### Goal of the exercise
Reproduce the data exactly.

### Data
________________
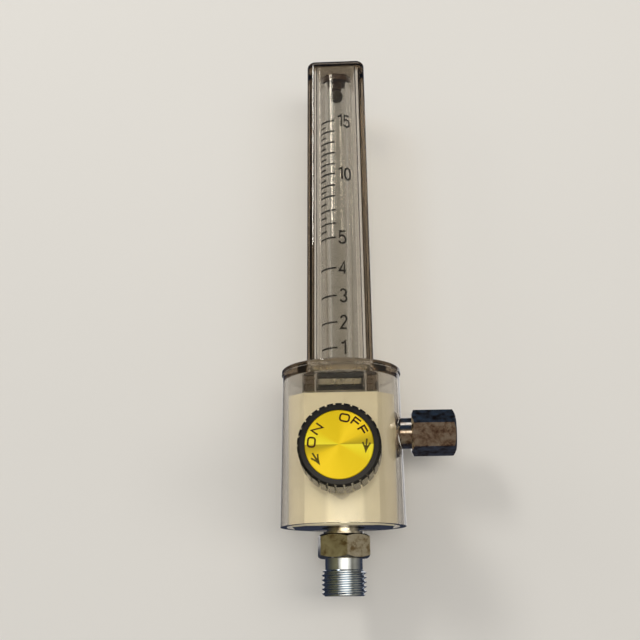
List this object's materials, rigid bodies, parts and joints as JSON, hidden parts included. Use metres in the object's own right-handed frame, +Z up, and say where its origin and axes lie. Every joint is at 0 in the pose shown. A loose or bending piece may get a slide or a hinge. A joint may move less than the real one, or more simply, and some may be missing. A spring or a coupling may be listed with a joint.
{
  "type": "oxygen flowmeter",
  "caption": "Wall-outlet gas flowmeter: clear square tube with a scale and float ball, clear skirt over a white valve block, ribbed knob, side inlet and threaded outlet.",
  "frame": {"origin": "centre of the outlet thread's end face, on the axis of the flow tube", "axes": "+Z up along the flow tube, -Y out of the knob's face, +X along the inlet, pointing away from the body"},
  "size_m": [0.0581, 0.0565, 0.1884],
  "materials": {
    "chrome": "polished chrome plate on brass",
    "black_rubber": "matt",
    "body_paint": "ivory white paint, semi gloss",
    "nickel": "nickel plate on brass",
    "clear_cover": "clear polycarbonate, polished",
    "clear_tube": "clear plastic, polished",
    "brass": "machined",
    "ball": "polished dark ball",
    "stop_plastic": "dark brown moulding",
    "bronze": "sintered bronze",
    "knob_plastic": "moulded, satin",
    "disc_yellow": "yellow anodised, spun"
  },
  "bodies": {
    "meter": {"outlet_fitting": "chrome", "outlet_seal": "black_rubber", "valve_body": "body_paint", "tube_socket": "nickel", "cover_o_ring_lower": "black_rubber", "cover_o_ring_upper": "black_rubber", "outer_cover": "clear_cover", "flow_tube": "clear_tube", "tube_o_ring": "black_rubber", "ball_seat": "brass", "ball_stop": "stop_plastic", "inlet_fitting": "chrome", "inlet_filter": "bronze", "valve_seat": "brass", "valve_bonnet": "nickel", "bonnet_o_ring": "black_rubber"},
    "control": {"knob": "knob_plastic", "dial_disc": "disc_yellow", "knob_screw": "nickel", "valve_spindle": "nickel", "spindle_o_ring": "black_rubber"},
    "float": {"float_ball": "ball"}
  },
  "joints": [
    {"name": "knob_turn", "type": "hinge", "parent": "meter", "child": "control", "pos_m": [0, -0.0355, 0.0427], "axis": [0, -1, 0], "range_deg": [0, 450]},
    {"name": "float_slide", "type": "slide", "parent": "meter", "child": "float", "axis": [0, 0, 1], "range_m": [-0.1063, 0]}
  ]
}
________________
### Complete answer
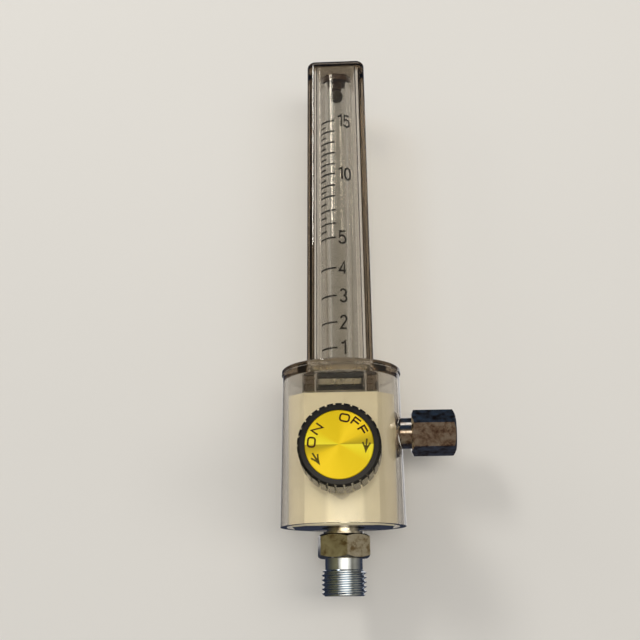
List this object's materials, rigid bodies, parts and joints as JSON, hidden parts included. Use metres in the object's own right-handed frame, +Z up, and say where its origin and axes lie. Every joint is at 0 in the pose shown. A loose or bending piece may get a slide or a hinge. A joint may move less than the real one, or more simply, and some may be missing. A spring or a coupling may be listed with a joint.
{
  "type": "oxygen flowmeter",
  "caption": "Wall-outlet gas flowmeter: clear square tube with a scale and float ball, clear skirt over a white valve block, ribbed knob, side inlet and threaded outlet.",
  "frame": {"origin": "centre of the outlet thread's end face, on the axis of the flow tube", "axes": "+Z up along the flow tube, -Y out of the knob's face, +X along the inlet, pointing away from the body"},
  "size_m": [0.0581, 0.0565, 0.1884],
  "materials": {
    "chrome": "polished chrome plate on brass",
    "black_rubber": "matt",
    "body_paint": "ivory white paint, semi gloss",
    "nickel": "nickel plate on brass",
    "clear_cover": "clear polycarbonate, polished",
    "clear_tube": "clear plastic, polished",
    "brass": "machined",
    "ball": "polished dark ball",
    "stop_plastic": "dark brown moulding",
    "bronze": "sintered bronze",
    "knob_plastic": "moulded, satin",
    "disc_yellow": "yellow anodised, spun"
  },
  "bodies": {
    "meter": {"outlet_fitting": "chrome", "outlet_seal": "black_rubber", "valve_body": "body_paint", "tube_socket": "nickel", "cover_o_ring_lower": "black_rubber", "cover_o_ring_upper": "black_rubber", "outer_cover": "clear_cover", "flow_tube": "clear_tube", "tube_o_ring": "black_rubber", "ball_seat": "brass", "ball_stop": "stop_plastic", "inlet_fitting": "chrome", "inlet_filter": "bronze", "valve_seat": "brass", "valve_bonnet": "nickel", "bonnet_o_ring": "black_rubber"},
    "control": {"knob": "knob_plastic", "dial_disc": "disc_yellow", "knob_screw": "nickel", "valve_spindle": "nickel", "spindle_o_ring": "black_rubber"},
    "float": {"float_ball": "ball"}
  },
  "joints": [
    {"name": "knob_turn", "type": "hinge", "parent": "meter", "child": "control", "pos_m": [0, -0.0355, 0.0427], "axis": [0, -1, 0], "range_deg": [0, 450]},
    {"name": "float_slide", "type": "slide", "parent": "meter", "child": "float", "axis": [0, 0, 1], "range_m": [-0.1063, 0]}
  ]
}